Bonus One-Liner Method 5: Transfer Learning with TensorFlow Hub

TensorFlow Hub provides a library for reusable machine learning modules, which can be efficiently used with a minimal amount of code. By utilizing pre-trained models, transfer learning can save time and resources.

Here’s an example:

import tensorflow_hub as hub
import tensorflow as tf

model = tf.keras.Sequential([
    hub.KerasLayer("https://tfhub.dev/google/tf2-preview/mobilenet_v2/feature_vector/4", 
                   input_shape=(28,28,1), trainable=False),
    tf.keras.layers.Dense(10, activation='softmax')
])
model.compile(optimizer='adam',
              loss='sparse_categorical_crossentropy',
              metrics=['accuracy'])

# Output omitted for brevity

This snippet creates a model with a pre-trained MobileNetV2 as a feature extractor and a dense output layer for classification, compiled and ready for training.
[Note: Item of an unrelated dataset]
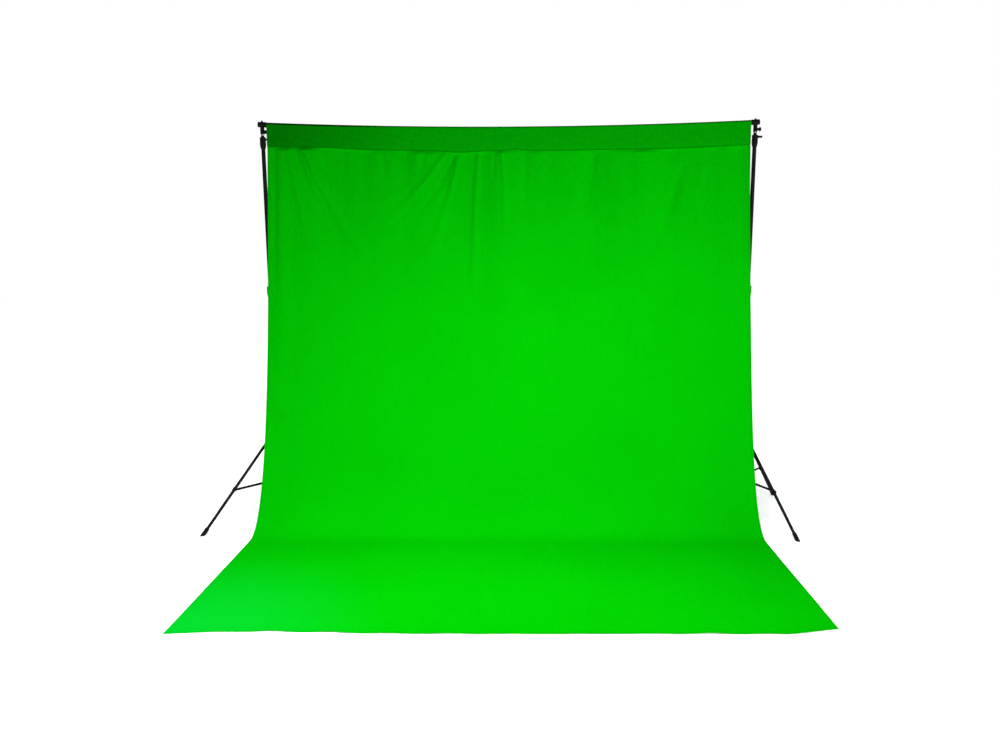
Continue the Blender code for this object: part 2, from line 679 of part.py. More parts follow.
def build_stand(name, side, whole):
    """One stand and the bracket on it, about an outward-leaning mast axis."""
    stand = empty(f"{name}_stand", whole, (side * MAST_FOOT_X, 0, 0), (0, side * LEAN, 0))
    back = math.radians(70) if side < 0 else 0.0
    behind = math.radians(90 - side * 15)
    piece(f"{name}_bracket", bracket(side, back), "black_casting", stand)
    knob_height = BAR_ON_MAST - BRACKET_SCREW_DROP
    knob = lobed_knob(GROOVE_RADIUS + 2 * GAP, SOCKET_RADIUS + BOSS_PROUD + GAP)
    piece(f"{name}_bracket_knob", knob, "black_handle", stand, (0, 0, knob_height), (0, 0, back))
    piece(f"{name}_bar_screw", bar_screw(), "bright_steel", stand, (0, 0, BAR_ON_MAST))
    build_mast(name, stand, {"upper_collar": back, "lower_collar": behind})
    build_tripod(name, side, stand)


# ---------------------------------------------------------------- cloth

def front_edge(x):
    """Distance of the cloth's front edge in front of the bar, a little askew."""
    share = (x + CLOTH_HALF_WIDTH) / (2 * CLOTH_HALF_WIDTH)
    return FRONT_EDGE_LEFT + (FRONT_EDGE_RIGHT - FRONT_EDGE_LEFT) * share


def pocket_path(x):
    """Middle line of the rod pocket in the YZ plane: up behind the bar, over it and down."""
    radius = BAR_RADIUS + POCKET_CLEARANCE + CLOTH_THICKNESS / 2
    bar = bar_centre(x)
    seam = Vector((x, 0, bar.z + radius - POCKET_DEPTH))
    angles = [math.pi * i / POCKET_ARC_STEPS for i in range(POCKET_ARC_STEPS + 1)]
    arc = [bar + Vector((0, radius * math.cos(a), radius * math.sin(a))) for a in angles]
    behind = seam + Vector((0, 1.5 * CLOTH_THICKNESS, CLOTH_THICKNESS))
    return [behind] + arc + [seam]


def drop_path(x, seam):
    """Middle line from the seam down the hanging curve to the front edge on the floor."""
    low = CLOTH_THICKNESS / 2
    steepest = math.acosh((seam.z - low) / SWEEP_SCALE + 1)
    points = []
    for i in range(1, SWEEP_STEPS + 1):
        bend = steepest * (1 - i / SWEEP_STEPS)
        ahead = SWEEP_REACH * (1 - bend / steepest)
        points.append(Vector((x, -ahead, low + SWEEP_SCALE * (math.cosh(bend) - 1))))
    for i in range(1, FLOOR_STEPS + 1):
        ahead = SWEEP_REACH + (front_edge(x) - SWEEP_REACH) * i / FLOOR_STEPS
        points.append(Vector((x, -ahead, low)))
    return points


def offset_path(points, distance):
    """The path moved sideways in its own YZ plane; positive is to the outside of the pocket."""
    moved_points = []
    for i, point in enumerate(points):
        before = points[max(i - 1, 0)]
        after = points[min(i + 1, len(points) - 1)]
        run = (after - before).normalized()
        moved_points.append(point + Vector((0, run.z, -run.y)) * distance)
    return moved_points


def cloth_sheet():
    """Thin closed sheet whose top end is a pocket, closed on itself at the seam."""
    bm = bmesh.new()
    half = CLOTH_THICKNESS / 2
    columns = []
    for i in range(CLOTH_COLUMNS + 1):
        x = CLOTH_HALF_WIDTH * (2 * i / CLOTH_COLUMNS - 1)
        pocket = pocket_path(x)
        path = pocket + drop_path(x, pocket[-1])
        seam = len(pocket) - 1
        outer = [bm.verts.new(point) for point in offset_path(path, half)]
        inner_points = offset_path(path, -half)
        inner = [None] + [bm.verts.new(point) for point in inner_points[1:]]
        inner[0] = inner[seam]
        bm.verts.remove(outer[0])
        outer[0] = inner[seam + 1]
        columns.append((outer, inner))
    for (outer, inner), (next_outer, next_inner) in zip(columns, columns[1:]):
        for j in range(len(outer) - 1):
            bm.faces.new((outer[j], outer[j + 1], next_outer[j + 1], next_outer[j]))
            if j != seam:
                bm.faces.new((inner[j], next_inner[j], next_inner[j + 1], inner[j + 1]))
        bm.faces.new((outer[-1], inner[-1], next_inner[-1], next_outer[-1]))
    for outer, inner in (columns[0], columns[-1]):
        for j in range(len(outer) - 1):
            bm.faces.new((outer[j], outer[j + 1], inner[j + 1], inner[j]))
    return finished(bm)


# ---------------------------------------------------------------- whole

def centre_on_floor(whole):
    """Put the origin on the floor under the middle of the whole box."""
    bpy.context.view_layer.update()
    corners = []
    for part in bpy.context.scene.objects:
        if part.type == "MESH":
            corners += [part.matrix_world @ vertex.co for vertex in part.data.vertices]
    for axis in (0, 1):
        values = [corner[axis] for corner in corners]
        whole.location[axis] -= (min(values) + max(values)) / 2
    bpy.context.view_layer.update()


def build():
    for leftover in list(bpy.data.objects):
        bpy.data.objects.remove(leftover)
    whole = empty("background_support")
    build_crossbar(whole)
    for name, side in (("left", -1), ("right", 1)):
        build_stand(name, side, whole)
    piece("backdrop_cloth", cloth_sheet(), "green_cloth", whole)
    centre_on_floor(whole)


build()
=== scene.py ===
"""Looks of the background support: the hung cloth, the crossbar, two stands, a studio and a camera.

Metres, +Z up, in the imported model's frame: the crossbar runs along X and the cloth sweeps
out towards -Y. Pieces of a stand are shaped about the stand's own mast axis, foot at the origin.
"""
import json
import math

import bmesh
import bpy
import numpy as np
from mathutils import Matrix, Vector

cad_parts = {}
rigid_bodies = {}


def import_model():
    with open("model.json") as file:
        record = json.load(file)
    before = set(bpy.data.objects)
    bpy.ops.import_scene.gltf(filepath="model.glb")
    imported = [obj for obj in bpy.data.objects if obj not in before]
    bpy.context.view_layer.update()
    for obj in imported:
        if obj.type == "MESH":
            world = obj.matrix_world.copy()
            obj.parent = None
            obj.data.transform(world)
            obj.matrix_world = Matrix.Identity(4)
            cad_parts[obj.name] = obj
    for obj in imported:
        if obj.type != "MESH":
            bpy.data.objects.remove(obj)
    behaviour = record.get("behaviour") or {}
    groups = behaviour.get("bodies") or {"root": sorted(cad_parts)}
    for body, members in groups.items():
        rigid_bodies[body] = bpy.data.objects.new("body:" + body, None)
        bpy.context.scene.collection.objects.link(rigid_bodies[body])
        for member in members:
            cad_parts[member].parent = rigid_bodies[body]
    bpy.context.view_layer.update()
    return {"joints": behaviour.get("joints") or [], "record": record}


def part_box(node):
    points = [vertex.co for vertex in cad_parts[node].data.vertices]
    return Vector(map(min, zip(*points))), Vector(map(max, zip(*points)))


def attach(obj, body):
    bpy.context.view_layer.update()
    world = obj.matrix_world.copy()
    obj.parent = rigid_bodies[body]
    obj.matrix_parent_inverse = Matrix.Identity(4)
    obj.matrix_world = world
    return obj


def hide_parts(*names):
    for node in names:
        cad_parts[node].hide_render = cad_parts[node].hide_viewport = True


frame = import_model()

# ---------------------------------------------------------------- places read from the frame

JOINTS = {joint["name"]: joint for joint in frame["joints"]}
BODIES = frame["record"]["behaviour"]["bodies"]
BODY_OF = {node: body for body, nodes in BODIES.items() for node in nodes}


def place(joint):
    return Vector(JOINTS[joint]["pos_m"])


def direction(joint):
    return Vector(JOINTS[joint]["axis"]).normalized()


LEFT_SCREW = place("left_bar_screw_turn")
RIGHT_SCREW = place("right_bar_screw_turn")
BAR_MIDDLE = (LEFT_SCREW + RIGHT_SCREW) / 2
BAR_HALF_SPAN = (RIGHT_SCREW - LEFT_SCREW).x / 2

# ---------------------------------------------------------------- sizes

# Crossbar
BAR_SAG = 0.033
BAR_HALF_LENGTH = 1.542
BAR_RADIUS = 0.0125
BAR_WALL = 0.0012
BAR_SECTIONS = 4
BAR_STEP = 0.030              # length of each straight bit of the bar's curve
SWAGE_LENGTH = 0.060
SWAGE_TAPER = 0.003
SWAGE_RADIUS = BAR_RADIUS - BAR_WALL - 0.0003
BUTTON_HOLE_RADIUS = 0.0038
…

In this code block, we used TensorFlow Hub to incorporate a pre-trained MobileNetV2 model into our `Sequential` model, set as a non-trainable layer for feature extraction. A new `Dense` layer is stacked on top to tailor the model output for the Fashion MNIST dataset classes.

Summary/Discussion

  • Method 1: Simple Neural Network. Easy to set up and understand. Good starting point for beginners. Might be less accurate for complex image classification tasks.
  • Method 2: CNN for Feature Extraction. More sophisticated and suited for image data. Requires more computational power and is more complex to understand than a simple neural network.
  • Method 3: Data Augmentation. Enhances the robustness of the model to variations in new data. Can lead to longer training times due to on-the-fly augmentation processing.
  • Method 4: Hyperparameter Tuning. Can significantly improve model performance. It is computationally intensive and may require a longer time to find the best parameters.
  • Bonus Method 5: Transfer Learning. Leverages pre-trained models for quick setup and potentially improved accuracy with less data. May not be as fine-tuned to specific tasks as other methods that learn directly from the task-specific data.